Относительно того места, где князь А.Б. Голицын пишет об Александре I, как поклоннике соединения всех церквей и всех вер, Санглен замечает, что ведь к этому соединению всех вер в одну истинную стремится и сама греко-российская церковь. Но, утверждает он. в «наружной церкви» нет соединения религии с моралью, вот беда. В «наружной», т.е. в Православной церкви есть только обряды. Оно, это соединение, есть только во «внутренней церкви». Александр I. пишет Санглен, и желал, поэтому, именно «внутреннего христианства» своему народу, не отвергая и внешние обряды »наружной церкви», в которой есть религия, но нет морали. «Где же здесь богомерзкое учение ...?» — восклицает Санглен, признаваясь, что сам ни к какой вере не принадлежит, но есть любитель читать Евангелие.
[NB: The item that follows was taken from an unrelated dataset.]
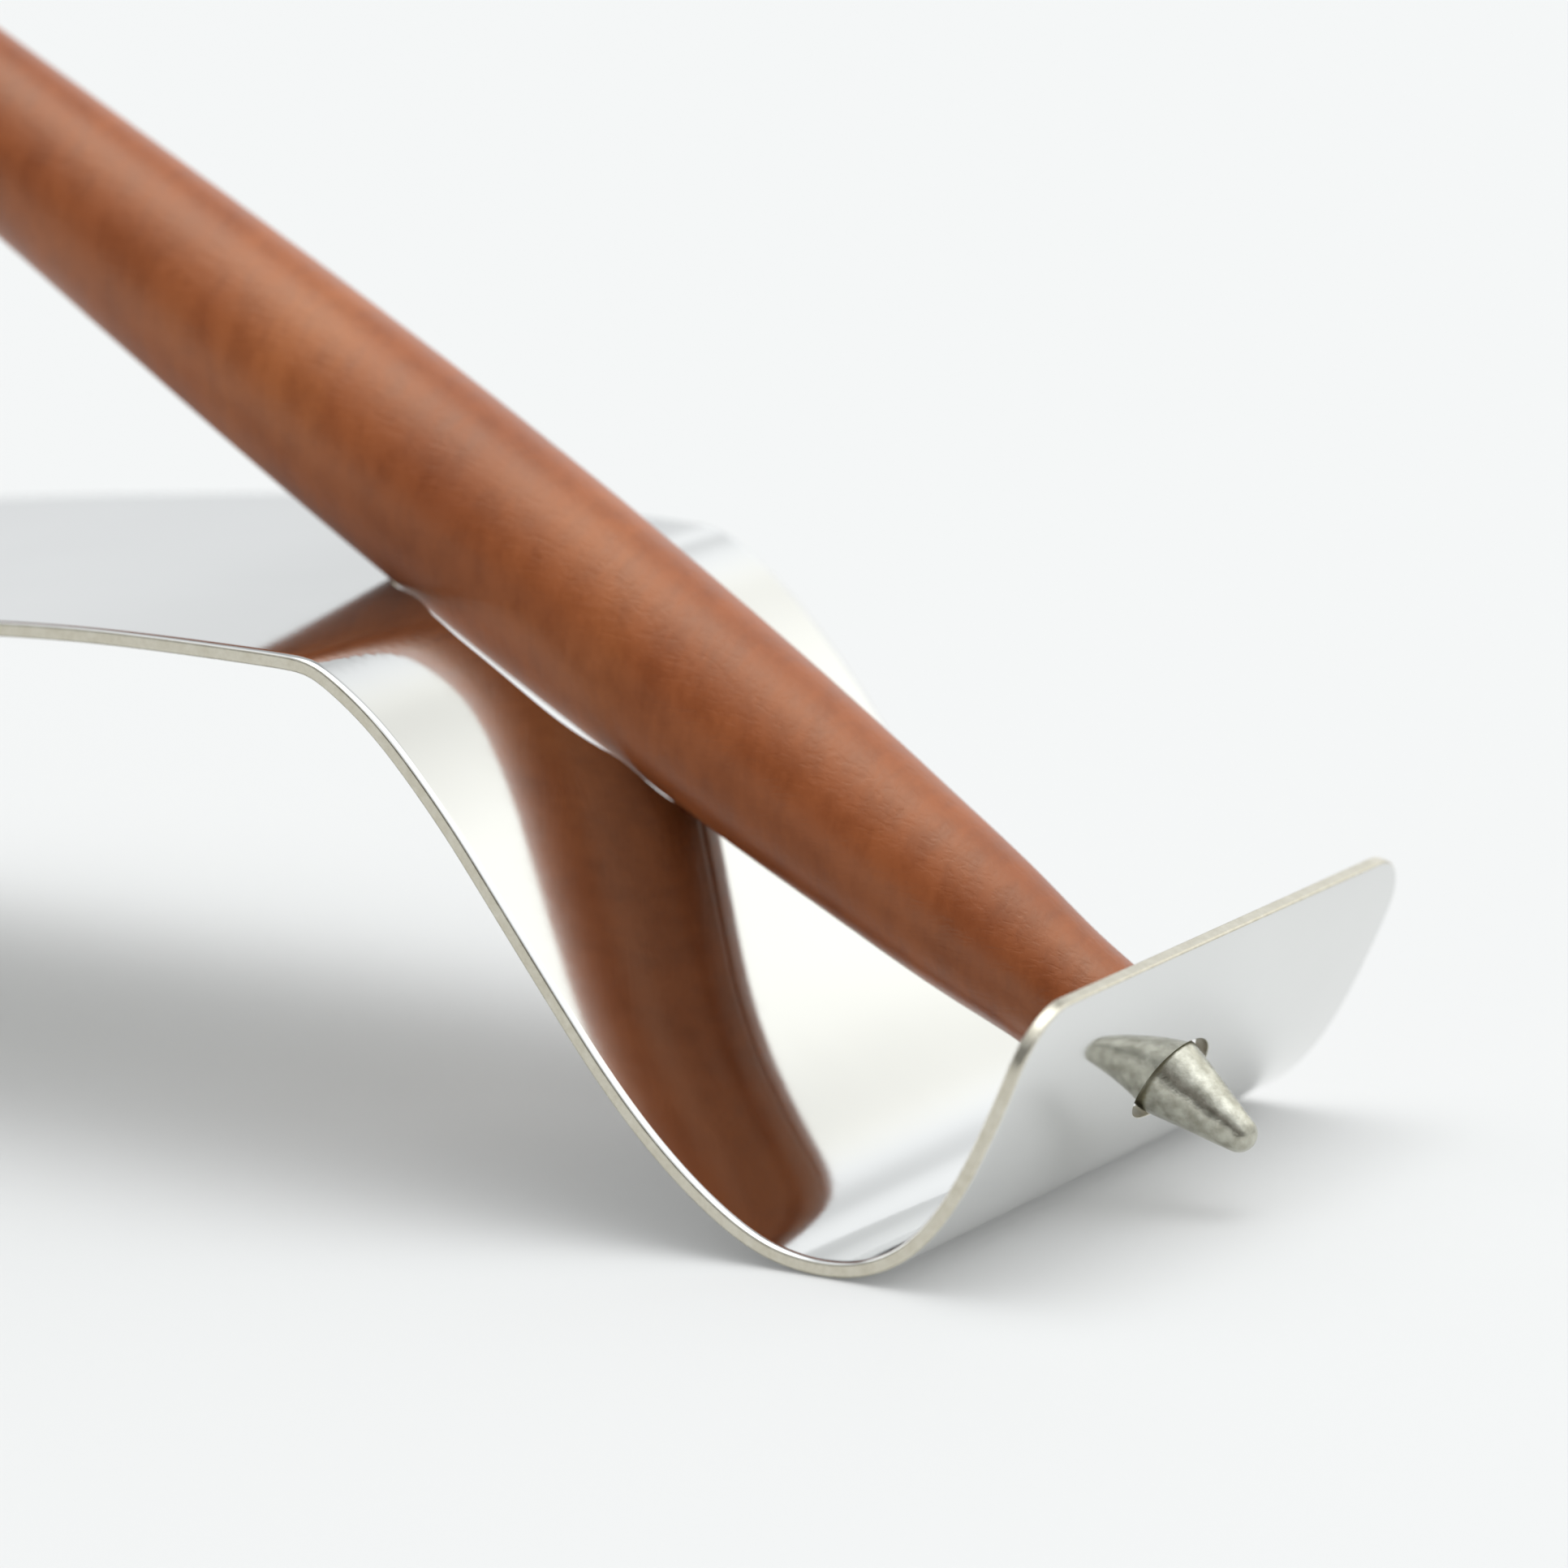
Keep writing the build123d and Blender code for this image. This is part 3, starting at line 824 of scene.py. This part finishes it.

Далее, он успокаивает Государя, безбожно и пошло льстя Его самолюбию. Вот, к примеру, князь А.Б. Голицын пишет, что иллюминаты дрожат перед русским Царем. Но «коли дрожат, так уже безвредны и иллюминатства в 1831 г. нет». И уж раз князь Голицын пишет, что достаточно лишь русскому Царю крикнуть клич: «ко мне, дети мои, наши!», как враги рассеются, то чего же опасаться и тогда «где же опасность, где зловредное иллюминатство в 1831 году?» И вот Санглен, бывший некогда правитель особенной канцелярии министра полиции, делает вывод:

«Все эти противоречия, лицеприятия заставляют меня думать, что князь Голицын только фанатик, состоящий под влиянием Магницкого, которого наслал на Фотия, и который стремится только всплыть на поверхность производств, наград и проч. Не Государь, не отечество в виду (у него), а собственная личная польза.» (там же, с.534).

В одной этой фразе больше противоречий, чем дырок в хорошем сыре. Ведь если фанатик, одержимый, только и видящий вокруг себя врагов отечества, каких-то там смешных иллюминатов, масонов, тогда это одно состояние души — одержимость идеей-фикс. Но уже совершенно другое дело — расчетливость, карьеризм, стремление получить выгоду. У Санглена все это слито в одну кучу по принципу: лгите, лгите, что-нибудь да останется. К тому же любой москвич и петербуржец знал, что карьеру, награды, выгоды дает масонство, и что разоблачать его опасно из-за мстительности господ вольных каменщиков. Неизвестно ни одного случая в истории вообще, и России, в частности, чтобы кто-нибудь сделал карьеру на разоблачении масонства. Между тем, вместо серьезных возражений — дешевые софизмы: если боятся, значит, не опасны, а значит никаких иллюминатов и нет! Но кто же тогда боится?

Как хорошо было бы. если бы всегда было так и тогда не было бы никаких революций и кровавых потрясений. Надо заметить, что не всегда Санглен был такого мнения о масонстве. Будучи еще руководителем тайной полиции, он писал Александру I в 1813 году в записке, под заглавием «С.-Петербургские слухи, известия, новости» следующее:

«Усиливающиеся ежедневно франкмасонские ложи долженствовали бы обратить на себя внимание правительства, тем более, что люди, обязанные по местам своим иметь надзор за оными (намек, вероятно, на Вязьмитинова, управляющего министерством полиции) недовольно посвящены в мистериях ордена различных ветвей его, равно и изменений, чтобы всегда уметь искусно не только укрощать порывы подобной иерархии, но даже почерпать ту пользу (можно сказать многоразличную и важную) для государства, каковую поистине из сих обществ извлечь бы можно было.» (Семевский В.И. Декабристы — масоны. — «Минувшие годы» 1908, № 2, сс. 22-23).

Не отрицая возможную опасность со стороны франкмасонства для государства, Санглен вместе с тем уверял Александра I в невозможности истребить масонство. По этому поводу он писал:

«Должно бы, кажется, избегнуть ошибку тех правительств, которые, пренебрегая такими обществами, полагая, что они собираются единственно, для увеселений, раскаялись в легковерии своем, но поздно.» Это «тем более нужно, что истребить сих обществ нет сил. Им можно запретить собираться в большом количестве, но тем зло лишь увеличено будет.» (там же).

Таким образом, сам же Санглен был уверен в 1813 г., что раз появившись, масонство не может быть уже истреблено и правительство может лишь вводить его деятельность в какое-то приемлемое для себя русло. Не более. Странно после такого высказанного вполне трезвого взгляда на вещи вдруг услышать от такого сведущего человека, что в 1831 году никакого «иллюминатства», собственно, масонства, в России и нет.